Unless the fairy tale takes place during the Cold War, the way The Shape of Water does. I understand the intellectual logic behind the Russians wanting the monster for experiments related to space travel, but that part of the story inhabits a different world then the monster itself—and, for that matter, the burning chocolate factory. The world is unbalanced here; it’s working on two separate logical and emotional planes. For that reason, I cannot believe in it as fully.
In both film and novella, the monster seems set up to serve as a kind of Manic Pixie Dream Boy for the female protagonist—primed to swan in, change the woman’s sad life, and then float away with the tide. But to the credit of both book and film, things don’t exactly end up that way. Both texts end with the woman letting the monster go; both releases are marred by dramatic violence. Both endings are somewhat ambiguous, though I (shocker) prefer the ending of Mrs. Caliban, in which there is no suggestion whatsoever that Dorothy’s life has been forever changed for the good by her encounter with the monsterman. Her life is now worse by any measure. The Manic Pixie Dream Boy has failed. Guillermo del Toro, for all his reputation for darkness, actually gives us a more hopeful ending: that Elisa and her monster might live happily ever after under the waves—deeply improbable, even for a story like this.
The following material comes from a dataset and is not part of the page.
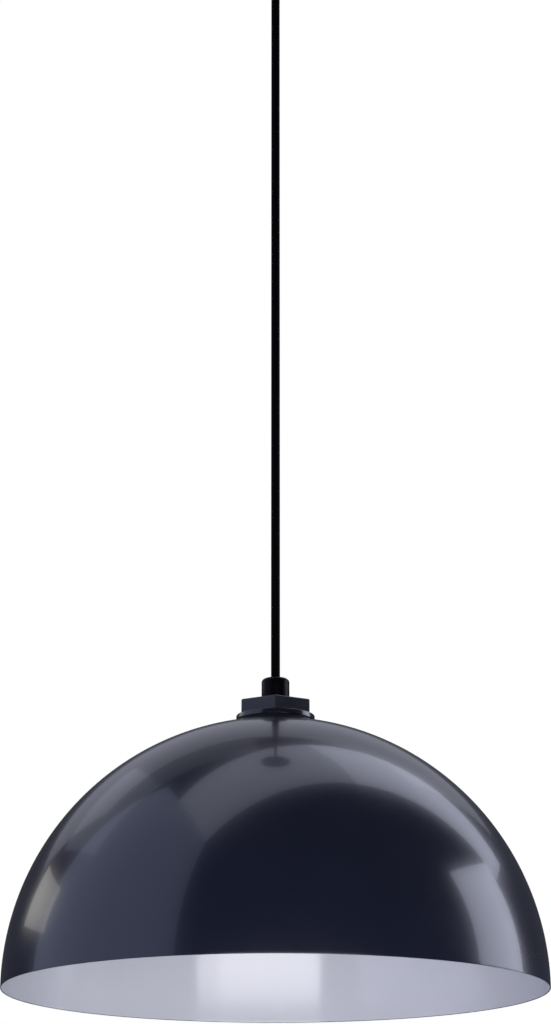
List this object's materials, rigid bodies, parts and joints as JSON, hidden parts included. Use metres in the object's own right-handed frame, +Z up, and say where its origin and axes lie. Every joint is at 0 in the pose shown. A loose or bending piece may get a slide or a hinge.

Which is not to say that The Shape of Water doesn’t have its merits. It’s certainly worth seeing—for its strange beauty, for its fantastic effects, for its stellar acting. But if you consume only one piece of art about a woman sleeping with a sea monster this year, my advice is to make it Mrs. Caliban.
*“Do you know,” says a character in The Shape of Water, right after describing a mermaid he’d seen at a carnival, which turned out to be a monkey sewn to a fish, “cornflakes were invented to prevent masturbation. Didn’t work.” For his part, Larry, talking about TV programs, says, “They lie about lots of things. Remember the cornflakes.” Sure, the lie could be just “cornflakes are delicious,” since they make Larry throw up (Dorothy’s husband likes them), but in a book like this, I think Ingalls is giving us the wink.